I know its off topic, but when you see this dedication to quality, and the aspirations that led the Voyager mission, you cannot but feel saddened and stupefied by the clusterfuck we are witnessing these past 2 months in the gulf of mexico.

{edited}

I don't follow golf so I don't understand what you are talking about. What's the relationship between golf and NASA missions?
I think this this raises an interesting point, why do we look at space with such awe in comparison arguably more complex and certainly more dangerous engineering tasks closer to home?
I agree that the point is interesting.

Part of it is the differentness of the environment (high radiation, low temperature, microgravity, great distance). This necessitates a rethinking of design constraints at a fundamental physical level -- i.e. deriving system constraints from first principles.

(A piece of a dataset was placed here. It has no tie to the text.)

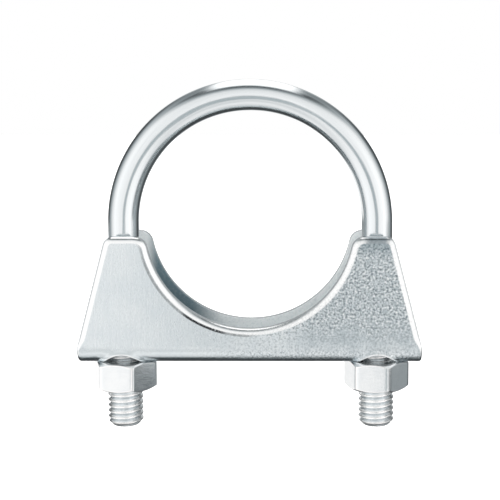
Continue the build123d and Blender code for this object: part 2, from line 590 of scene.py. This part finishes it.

Another part of it is the unique nature of a lot of the stuff we send out there -- rovers to Mars, planetary orbiters with exotic cameras, Earth-orbiting satellites with hyperspectral imagers or advanced radars, powerful telescopes with cryogenic optical/infrared cameras.

Here's an example (.mov):

http://marsrover.nasa.gov/gallery/video/movies/mer_ch_edl_Te...

from

http://marsrover.nasa.gov/gallery/video/challenges.html

A building on water doesn't seem that different to the regular world for most of us. When most of what you see is on the surface (aerial shots of oil rig, smoke plumes, oil slick, etc), 95% of the population probably wouldn't realise that the rough stuff is happening over a kilometre under water.
do they just telnet into it? anyone know the login?

seriously though, how do they go about accessing the system?